The harsh reality is that there is no such thing as a good winter tomato. Yet they appear everywhere—in Caprese salad, sliced in club sandwiches, or with raw onions at steak houses. The number of restaurants serving substandard tomatoes year-round is insulting.

Tomatoes are one of our hardest-to-grow, most easily damaged, highly seasonal foodstuffs with a short shelf life, yet we use them in many more dishes than more robust produce, such as broccoli, mushrooms, or squash. We won’t put up with mealy, bruised, rotting apples, but we scarf down hard, tasteless, pale-pink tomatoes. (In Italy, raw tomatoes are a seasonal item, period. They ain’t serving greenish disks of tomato on Capri at Christmas.)

Tomatoes are at their peak only when ripened on the vine and hand-picked. But most restaurant tomatoes are chosen from more predominant species that are picked green and gassed to ripen. They are bred for thick skins (tougher to bruise) and long shelf lives. There aren’t enough local farmers to service local restaurants, even in July and August. That’s why most restaurants buy mass-produced tomatoes even when vine-ripened tomatoes are in season.

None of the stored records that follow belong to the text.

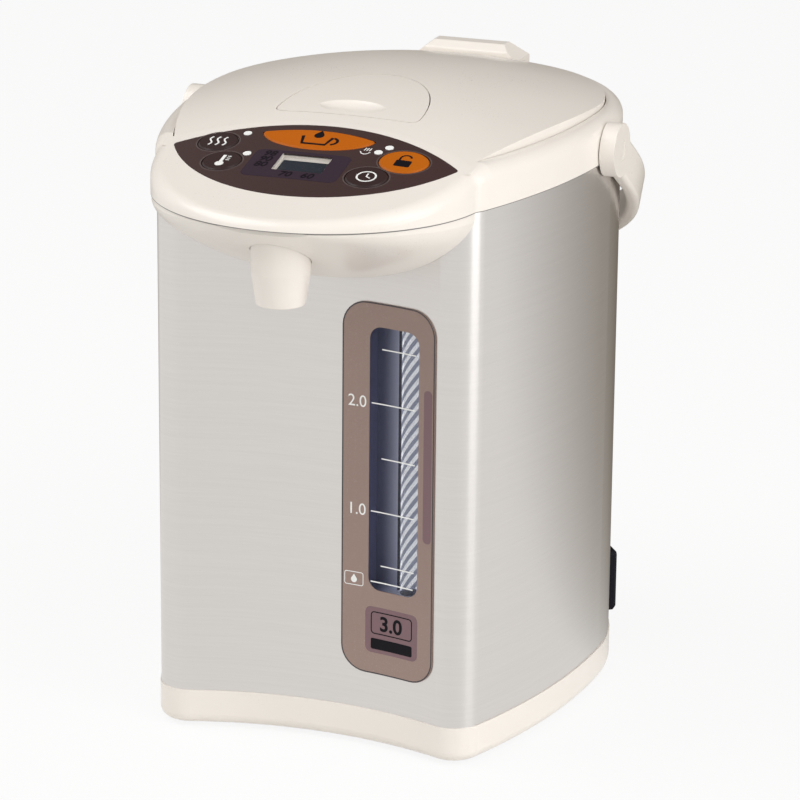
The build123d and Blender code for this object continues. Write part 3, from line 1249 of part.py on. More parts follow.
with BuildPart() as lid_base:
    with BuildSketch(level(LID_FLOOR)):
        add(lid_plan(LID_WALL + 0.1))
        with Locations((0, COVER_NOTCH_Y)):
            Rectangle(2 * (HINGE_HALF_WIDTH + SEAT), 30, align=(Align.CENTER, Align.MIN),
                      mode=Mode.SUBTRACT)
    extrude(amount=LID_PLATE)
    with BuildSketch(level(PLUG_BOTTOM)):
        Circle(PLUG_RADIUS)
        Circle(PLUG_RADIUS - LID_WALL, mode=Mode.SUBTRACT)
        with Locations((0, VALVE_Y)):
            Circle(VALVE_RADIUS + 2)
            Circle(VALVE_RADIUS + SEAT, mode=Mode.SUBTRACT)
    extrude(amount=LID_FLOOR - PLUG_BOTTOM)
save(lid_base, "lid_base")

with BuildPart() as inner_lid_plate:
    with BuildSketch(level(PLUG_BOTTOM - 1)):
        Circle(PLUG_RADIUS)
        with Locations((0, VALVE_Y)):
            Circle(VALVE_PORT, mode=Mode.SUBTRACT)
    extrude(amount=1)
save(inner_lid_plate, "inner_lid_plate")

with BuildPart() as lid_gasket:
    with BuildSketch(across(0)):
        with BuildLine():
            Polyline((PLUG_RADIUS, LID_FLOOR), (GASKET_RADIUS - 2, LID_FLOOR),
                     (GASKET_RADIUS - 2, LID_FLOOR - 2), (GASKET_RADIUS, LID_FLOOR - 5),
                     (GASKET_RADIUS, LID_FLOOR - 6), (PLUG_RADIUS, LID_FLOOR - 4),
                     (PLUG_RADIUS, LID_FLOOR))
        make_face()
    revolve(axis=Axis((0, AXIS_Y, 0), (0, 0, 1)))
save(lid_gasket, "lid_gasket")

with BuildPart() as tip_valve:
    with BuildSketch(level(PLUG_BOTTOM)):
        with Locations((0, VALVE_Y)):
            Circle(VALVE_RADIUS)
    extrude(amount=VALVE_HEIGHT)
    chamfer(tip_valve.faces().sort_by(Axis.Z)[-1].edges(), 1.5)
save(tip_valve, "tip_valve")

HINGE_TOP = RIM + HINGE_TOP_RISE
HINGE_FRONT = COVER_NOTCH_Y + SEAT
HINGE_TOP_HALF_WIDTH = 18.0
HINGE_TONGUE = 40.0        # width of the tongue that holds the cover under the lid

with BuildPart() as hinge_cover:
    with BuildSketch(along(-HINGE_HALF_WIDTH)):
        with BuildLine():
            Polyline((HINGE_FRONT, LID_FLOOR + LID_PLATE), (HINGE_FRONT, HINGE_TOP - 3),
                     (HINGE_FRONT + 5, HINGE_TOP), (HINGE_Y + 1.5, HINGE_TOP),
                     (HALF_WIDTH, HINGE_Z + 4.5), (HALF_WIDTH, HINGE_Z),
                     (HINGE_Y, HINGE_Z), (HINGE_Y, LID_FLOOR + LID_PLATE),
                     (HINGE_FRONT, LID_FLOOR + LID_PLATE))
        make_face()
        with Locations((HINGE_Y, HINGE_Z)):
            Circle(HINGE_BARREL)
    extrude(amount=2 * HINGE_HALF_WIDTH)
    with BuildSketch(across(LID_REAR_Y - 20)):
        with BuildLine():
            Polyline((-HINGE_HALF_WIDTH, LID_FLOOR), (-HINGE_HALF_WIDTH, RIM + 2),
                     (-HINGE_TOP_HALF_WIDTH, HINGE_TOP), (HINGE_TOP_HALF_WIDTH, HINGE_TOP),
                     (HINGE_HALF_WIDTH, RIM + 2),
                     (HINGE_HALF_WIDTH, LID_FLOOR), (-HINGE_HALF_WIDTH, LID_FLOOR))
        make_face()
    extrude(amount=-60, mode=Mode.INTERSECT)
    fillet(hinge_cover.edges().filter_by(lambda e: (e @ 0.5).Z > HINGE_TOP - 3.2), 1.5)
    with BuildSketch(level(LID_FLOOR + LID_PLATE)):
        with Locations((0, HINGE_FRONT + 1)):
            Rectangle(HINGE_TONGUE, 9, align=(Align.CENTER, Align.MAX))
    extrude(amount=LID_PLATE)
    with BuildSketch(along(-HINGE_PIN_REACH)):
        with Locations((HINGE_Y, HINGE_Z)):
            Circle(HINGE_PIN_RADIUS + RUNNING_FIT)
    extrude(amount=2 * HINGE_PIN_REACH, mode=Mode.SUBTRACT)
save(hinge_cover, "hinge_cover")

with BuildPart() as hinge_pin:
    with BuildSketch(along(-HINGE_PIN_REACH)):
        with Locations((HINGE_Y, HINGE_Z)):
            Circle(HINGE_PIN_RADIUS)
    extrude(amount=2 * HINGE_PIN_REACH)
save(hinge_pin, "hinge_pin")

# ---------------------------------------------------------------- handle
HANDLE_STRAIGHT = 25.0     # straight part of each arm
HANDLE_ROUNDING = 2.5
BOSS_OUTER = HANDLE_X + HANDLE_THICKNESS / 2 + 0.3
PIN_HEAD = 5.0
PIN_RECESS = 2.0


def handle_plane(lift):
    """Plane of the folded handle, lift above its middle; v runs from the pivot to the grip."""
    tilt = radians(HANDLE_TILT)
    plane = Plane((0, AXIS_Y + HANDLE_PIVOT_Y, PIVOT_Z), x_dir=(1, 0, 0),
                  z_dir=(0, sin(tilt), cos(tilt)))
    return plane.offset(lift)


with BuildPart() as carry_handle:
    with BuildSketch(handle_plane(-HANDLE_WIDTH / 2)):
        for grow, mode in ((HANDLE_THICKNESS / 2, Mode.ADD),
                           (-HANDLE_THICKNESS / 2, Mode.SUBTRACT)):
            with Locations((0, HANDLE_STRAIGHT)):
                Ellipse(HANDLE_X + grow, HANDLE_LENGTH - HANDLE_STRAIGHT + grow, mode=mode)
                Rectangle(2 * (HANDLE_X + grow), 3 * HANDLE_STRAIGHT,
                          align=(Align.CENTER, Align.MAX), mode=mode)
        Rectangle(3 * HANDLE_X, 3 * HANDLE_LENGTH, align=(Align.CENTER, Align.MIN),
                  mode=Mode.INTERSECT)
    extrude(amount=HANDLE_WIDTH)
    ends = carry_handle.faces().sort_by(Axis((0, 0, 0), handle_plane(0).y_dir))[:2]
    fillet(carry_handle.edges() - ends.edges(), HANDLE_ROUNDING)
    for side in (-1, 1):
        with BuildSketch(along(side * BOSS_OUTER)):
            with Locations((HANDLE_PIVOT_Y, PIVOT_Z)):
                Circle(HANDLE_BOSS_RADIUS)
        extrude(amount=-side * (BOSS_OUTER - BOSS_FACE))
    for side in (-1, 1):
        with BuildSketch(along(side * BOSS_OUTER)):
            with Locations((HANDLE_PIVOT_Y, PIVOT_Z)):
                Circle(PIN_HEAD + RUNNING_FIT)
        extrude(amount=-side * PIN_RECESS, mode=Mode.SUBTRACT)
        with BuildSketch(along(side * BOSS_OUTER)):
            with Locations((HANDLE_PIVOT_Y, PIVOT_Z)):
                Circle(HANDLE_PIN_RADIUS + RUNNING_FIT)
        extrude(amount=-side * HANDLE_WIDTH, mode=Mode.SUBTRACT)
save(carry_handle, "carry_handle")

with BuildPart() as handle_pins:
    for side in (-1, 1):
        with BuildSketch(along(side * (BOSS_FACE - PIN_ANCHOR))):
            with Locations((HANDLE_PIVOT_Y, PIVOT_Z)):
                Circle(HANDLE_PIN_RADIUS)
        extrude(amount=side * (BOSS_OUTER - BOSS_FACE + PIN_ANCHOR - PIN_RECESS + SEAT))
        with BuildSketch(along(side * (BOSS_OUTER - PIN_RECESS + SEAT))):
            with Locations((HANDLE_PIVOT_Y, PIVOT_Z)):
                Circle(PIN_HEAD)
        extrude(amount=side * (PIN_RECESS - 2 * SEAT))
save(handle_pins, "handle_pins")
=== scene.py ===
"""Electric thermo pot: finishes for its moulded, steel and glass parts, its printed panel
and gauge, and the studio that it stands in. Metres; the spout faces -Y and Z is up."""

import logging
from dataclasses import dataclass, field, replace
from enum import Enum
from functools import cache
from math import asin, cos, pi, radians, sin, sqrt
from typing import ClassVar

import bmesh
import bpy
from bpy.types import Material, Mesh, Node, NodeSocket, NodeTree, World
from mathutils import Matrix, Vector


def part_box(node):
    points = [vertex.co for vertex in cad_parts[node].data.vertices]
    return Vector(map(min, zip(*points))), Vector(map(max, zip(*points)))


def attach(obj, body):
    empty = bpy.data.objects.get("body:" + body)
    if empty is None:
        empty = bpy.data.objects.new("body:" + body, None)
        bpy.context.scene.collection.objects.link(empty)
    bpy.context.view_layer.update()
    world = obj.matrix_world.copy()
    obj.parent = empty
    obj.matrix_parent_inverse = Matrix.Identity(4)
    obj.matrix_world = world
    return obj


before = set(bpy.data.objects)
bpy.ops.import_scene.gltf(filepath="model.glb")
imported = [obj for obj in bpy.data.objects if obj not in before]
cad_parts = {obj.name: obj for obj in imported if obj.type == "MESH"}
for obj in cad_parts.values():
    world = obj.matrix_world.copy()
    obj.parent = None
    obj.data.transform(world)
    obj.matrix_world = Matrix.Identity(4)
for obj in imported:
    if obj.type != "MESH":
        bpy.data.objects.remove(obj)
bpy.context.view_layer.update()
LOG = logging.getLogger("thermo_pot")
MM = 0.001
MIDDLE = (0.3, 0.7)  # where the middle part of a noise begins and ends
PLAIN_WHITE = (1.0, 1.0, 1.0)
Colour = tuple[float, float, float]
Point = tuple[float, float]


# ---- node building
@dataclass(frozen=True)
class Signal:
    """A number that varies over a surface or a mesh: one float socket, with arithmetic on it."""

    bench: "Bench"
    socket: NodeSocket

    def apply(self, operation: str, *others: "Signal | float") -> "Signal":
        """Result of a Math node on this signal and the others."""
        return self.bench.math(operation, self, *others)

    def __add__(self, other: "Signal | float") -> "Signal":
        """Sum."""
        return self.apply("ADD", other)

    def __radd__(self, other: float) -> "Signal":
        """Sum with a plain number first."""
        return self.bench.math("ADD", other, self)

    def __sub__(self, other: "Signal | float") -> "Signal":
        """Difference."""
        return self.apply("SUBTRACT", other)

    def __rsub__(self, other: float) -> "Signal":
        """A plain number minus the signal."""
        return self.bench.math("SUBTRACT", other, self)

    def __mul__(self, other: "Signal | float") -> "Signal":
        """Product."""
        return self.apply("MULTIPLY", other)

    def __rmul__(self, other: float) -> "Signal":
        """Product with a plain number first."""
        return self.bench.math("MULTIPLY", other, self)

    def __truediv__(self, other: "Signal | float") -> "Signal":
        """Quotient."""
        return self.apply("DIVIDE", other)

    def bearing(self, other: "Signal") -> "Signal":
        """Angle whose tangent is this signal over the other, in radians."""
        return self.apply("ARCTAN2", other)

    def saw(self) -> "Signal":
        """Fractional part, a ramp from 0 to 1 that repeats."""
        return self.apply("FRACT")

    def size(self) -> "Signal":
        """Absolute value."""
        return self.apply("ABSOLUTE")

    def larger(self, other: "Signal | float") -> "Signal":
        """The larger of the two."""
        return self.apply("MAXIMUM", other)

    def ramp(self, low: float, high: float) -> "Signal":
        """Smooth step from 0 at low to 1 at high; low may be the larger."""
        settings = {"interpolation_type": "SMOOTHSTEP"}
        ramp = self.bench.node("ShaderNodeMapRange", settings, self, low, high)
        return Signal(self.bench, ramp.outputs[0])


Value = Signal | NodeSocket | Material | float | Colour | Vector


class Bench:
    """A node tree under construction, of a material, the world or Geometry Nodes."""

    def __init__(self, tree: NodeTree) -> None:
        """Keep the tree."""
        self.tree = tree

    def node(self, kind: str, settings: dict[str, object], *values: Value,
             **named: Value) -> Node:
        """Add a node.

        Args:
            kind: the node's type.
            settings: attributes that are set before its sockets.
            values: values or links of its first inputs, in order.
            named: values or links of inputs by name, with _ for a space.

        Returns:
            The new node.
        """
        node = self.tree.nodes.new(kind)
        for key, value in settings.items():
            setattr(node, key, value)
        for index, value in enumerate(values):
            self.feed(node.inputs[index], value)
        for key, value in named.items():
            self.feed(node.inputs[key.replace("_", " ")], value)
        return node

    def feed(self, socket: NodeSocket, value: Value) -> None:
        """Link a socket or set its value.

        Args:
            socket: the input.
            value: a signal or an output to link, or a plain value.
        """
        source = value.socket if isinstance(value, Signal) else value
        if isinstance(source, NodeSocket):
            self.tree.links.new(source, socket)
        elif isinstance(source, tuple) and len(source) == 3 and socket.type == "RGBA":
            socket.default_value = (*source, 1.0)
        else:
            socket.default_value = source

    def math(self, operation: str, *values: Signal | float) -> Signal:
        """Result of a Math node with that operation on the values."""
        node = self.node("ShaderNodeMath", {"operation": operation}, *values)
        return Signal(self, node.outputs[0])

    def mix(self, factor: Signal, first: Value, second: Value) -> NodeSocket:
        """Mix two colours.

        Args:
            factor: how much of the second there is.
            first: colour where the factor is 0.
            second: colour where the factor is 1.

        Returns:
            The mixed colour.
        """
        mix = self.node("ShaderNodeMix", {"data_type": "RGBA"}, factor)
        self.feed(mix.inputs[6], first)
        self.feed(mix.inputs[7], second)
        return mix.outputs[2]

    def blend(self, factor: Signal, first: Node, second: Node) -> Node:
        """Mix Shader node that turns from the first shader to the second with the factor."""
        return self.node("ShaderNodeMixShader", {}, factor, first.outputs[0], second.outputs[0])

    def rays(self, *kinds: str) -> list[Signal]:
        """Whether the ray that meets the surface is of each kind."""
        path = self.node("ShaderNodeLightPath", {})
        return [Signal(self, path.outputs[f"Is {kind} Ray"]) for kind in kinds]


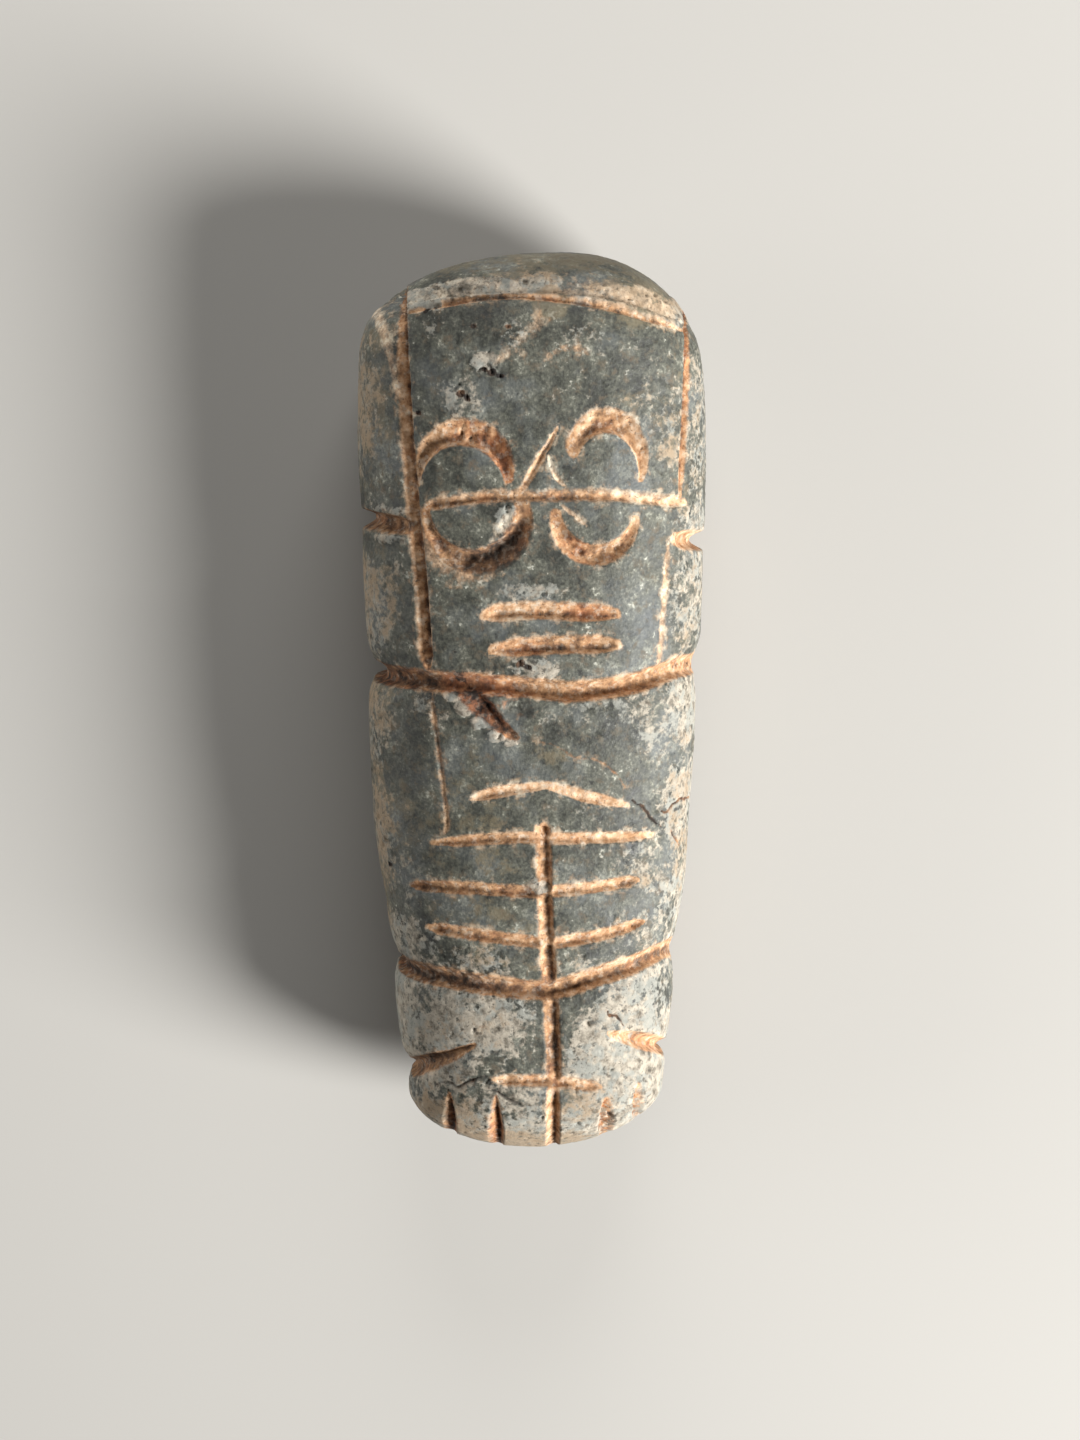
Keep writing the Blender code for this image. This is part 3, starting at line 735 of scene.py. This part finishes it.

Only in our own gardens and in a handful of ingredient-driven restaurants will you find great tomatoes. Why would restaurants serve anything less? Chains, small restaurant groups, larger-scale restaurants (100 seats and up), and mom-and-pop cafés are beholden to preprinted menus and customer expectations of year-round BLTs and Greek salads. (Maybe we’d rather have bad tomatoes than none at all?)

All these types of restaurants use suppliers such as U. S. Foodservice and Sysco, which offer everything from cleaning supplies to chickens. They do a tremendous service for their clients, and they have a lot of leverage. Smaller restaurants are offered substantial discounts for doing most or all of their business with the supplier—a savings that can save “several percent on your food cost alone,” according to Mission American Kitchen & Bar’s Jordan Smith.

“You get great prices, but sometimes you also get really bad product,” Smith explains. “I saw today that a case of slicing tomatoes was $42, and that’s for a gassed tomato.” According to partner Anoush Ansari, the volatility of quality, price, and availability dictate that they buy tomatoes from multiple sources, since tomatoes are a mainstay of the Mediterranean menus of Hemisphere Restaurant Partners—their restaurant group, which includes Atlas Grill, Kabobi, and Good to Go. Even then, great tomatoes are not necessarily readily available.

For a few weeks a year, Smith buys from local farmers who sell a crate of handpacked vine-ripened tomatoes for $12, but it’s hype that most chefs are buying from local family farms.

Thanks to modern science, tomatoes look good, taste crappy, and get served anyway. Many restaurant kitchens don’t even taste what they serve. Next time you’re in a restaurant with an exposed kitchen, count the number of plates that emerge without anyone sticking a spoon in them.

Sadly, the prevalence of substandard ingredients will only spread as the commercialization of organic and natural produce reaches fever pitch. Mass production isn’t always the solution.